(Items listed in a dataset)
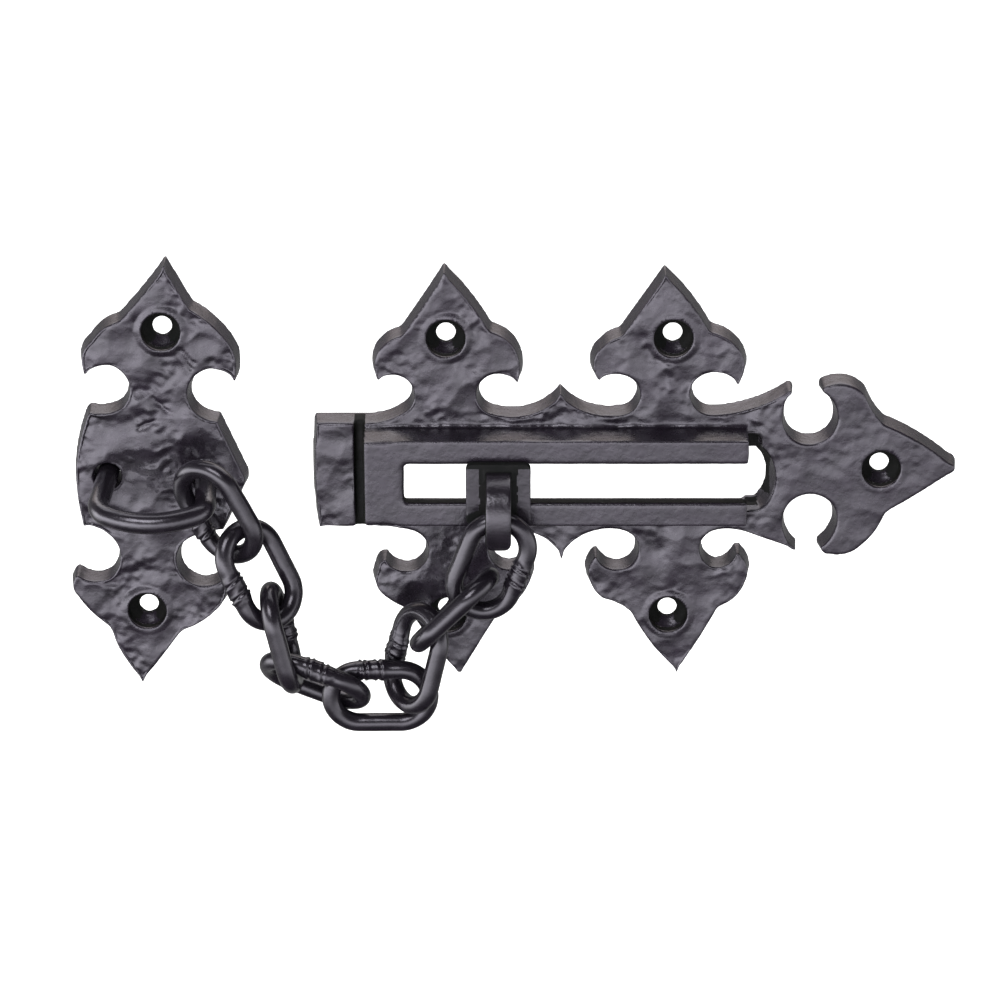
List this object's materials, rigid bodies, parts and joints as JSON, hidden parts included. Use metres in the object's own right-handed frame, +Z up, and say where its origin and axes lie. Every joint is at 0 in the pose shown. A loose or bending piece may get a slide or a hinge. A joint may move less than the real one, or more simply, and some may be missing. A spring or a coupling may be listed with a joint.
{
  "type": "door chain guard",
  "caption": "Cast iron door chain guard: a slider in a slotted channel plate, joined by a short welded chain to a keeper plate with a staple.",
  "frame": {"origin": "on the slide plate's flat back, at the centre of the four screw holes in its fleurs", "axes": "+X along the channel towards the arrow, +Y into the door, +Z up"},
  "size_m": [0.2074, 0.0275, 0.1127],
  "materials": {
    "casting": "black paint, satin, over a hand-hammered surface",
    "slider": "black paint, satin",
    "staple": "black gloss paint on a round steel bar",
    "chain": "black gloss paint on welded steel wire"
  },
  "bodies": {
    "root": {"keeper_plate": "casting", "keeper_staple": "staple", "slide_plate": "casting"},
    "slider": {"slider": "slider"},
    "chain_link_1": {"chain_link_1": "chain"},
    "chain_link_2": {"chain_link_2": "chain"},
    "chain_link_3": {"chain_link_3": "chain"},
    "chain_link_4": {"chain_link_4": "chain"},
    "chain_link_5": {"chain_link_5": "chain"},
    "chain_link_6": {"chain_link_6": "chain"},
    "chain_link_7": {"chain_link_7": "chain"},
    "chain_link_8": {"chain_link_8": "chain"}
  },
  "joints": [
    {"name": "slider_slide", "type": "slide", "parent": "root", "child": "slider", "axis": [1, 0, 0], "range_m": [-0.018, 0.028]},
    {"name": "link_1_swing", "type": "hinge", "parent": "root", "child": "chain_link_1", "pos_m": [-0.0764, -0.0149, 0.0008], "axis": [0, -1, 0], "range_deg": [-7.4, 11.2]},
    {"name": "link_2_swing", "type": "hinge", "parent": "chain_link_1", "child": "chain_link_2", "pos_m": [-0.0685, -0.0164, -0.0114], "axis": [0, -1, 0], "range_deg": [-5.7, 8.6]},
    {"name": "link_3_swing", "type": "hinge", "parent": "chain_link_2", "child": "chain_link_3", "pos_m": [-0.06, -0.0184, -0.0268], "axis": [0, -1, 0], "range_deg": [-5.7, 8.6]},
    {"name": "link_4_swing", "type": "hinge", "parent": "chain_link_3", "child": "chain_link_4", "pos_m": [-0.0637, -0.0161, -0.0461], "axis": [0, -1, 0], "range_deg": [-23.7, 15.4]},
    {"name": "link_5_swing", "type": "hinge", "parent": "chain_link_4", "child": "chain_link_5", "pos_m": [-0.047, -0.0164, -0.0505], "axis": [0, -1, 0], "range_deg": [-10.5, 6.9]},
    {"name": "link_6_swing", "type": "hinge", "parent": "chain_link_5", "child": "chain_link_6", "pos_m": [-0.0358, -0.0168, -0.0506], "axis": [0, -1, 0], "range_deg": [-13.9, 9.1]},
    {"name": "link_7_swing", "type": "hinge", "parent": "chain_link_6", "child": "chain_link_7", "pos_m": [-0.0383, -0.0187, -0.0337], "axis": [0, -1, 0], "range_deg": [-6.5, 9.9]},
    {"name": "link_8_swing", "type": "hinge", "parent": "chain_link_7", "child": "chain_link_8", "pos_m": [-0.008, -0.0202, -0.0229], "axis": [0, -1, 0], "range_deg": [-10.7, 7.1]}
  ],
  "couplings": [
    {"joint": "link_1_swing", "follows": "slider_slide", "rad_per_m": 6.65},
    {"joint": "link_2_swing", "follows": "slider_slide", "rad_per_m": 5.079},
    {"joint": "link_3_swing", "follows": "slider_slide", "rad_per_m": 5.044},
    {"joint": "link_4_swing", "follows": "slider_slide", "rad_per_m": -14.451},
    {"joint": "link_5_swing", "follows": "slider_slide", "rad_per_m": -6.213},
    {"joint": "link_6_swing", "follows": "slider_slide", "rad_per_m": -8.343},
    {"joint": "link_7_swing", "follows": "slider_slide", "rad_per_m": 5.829},
    {"joint": "link_8_swing", "follows": "slider_slide", "rad_per_m": -6.388}
  ]
}
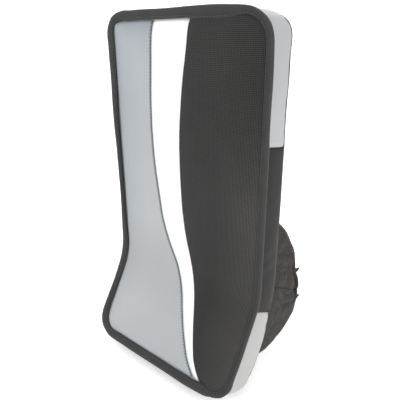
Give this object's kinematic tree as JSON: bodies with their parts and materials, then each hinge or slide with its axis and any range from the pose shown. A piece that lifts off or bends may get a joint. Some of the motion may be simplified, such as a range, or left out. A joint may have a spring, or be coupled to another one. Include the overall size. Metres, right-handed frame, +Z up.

WHAT IS BEING ASKED -
Select the lines that carry the string "joints" and copy them.

RESPONSE TO THE TASK -
List this object's materials, rigid bodies, parts and joints as JSON, hidden parts included. Use metres in the object's own right-handed frame, +Z up, and say where its origin and axes lie. Every joint is at 0 in the pose shown. A loose or bending piece may get a slide or a hinge. A joint may move less than the real one, or more simply, and some may be missing. A spring or a coupling may be listed with a joint.
  "joints": [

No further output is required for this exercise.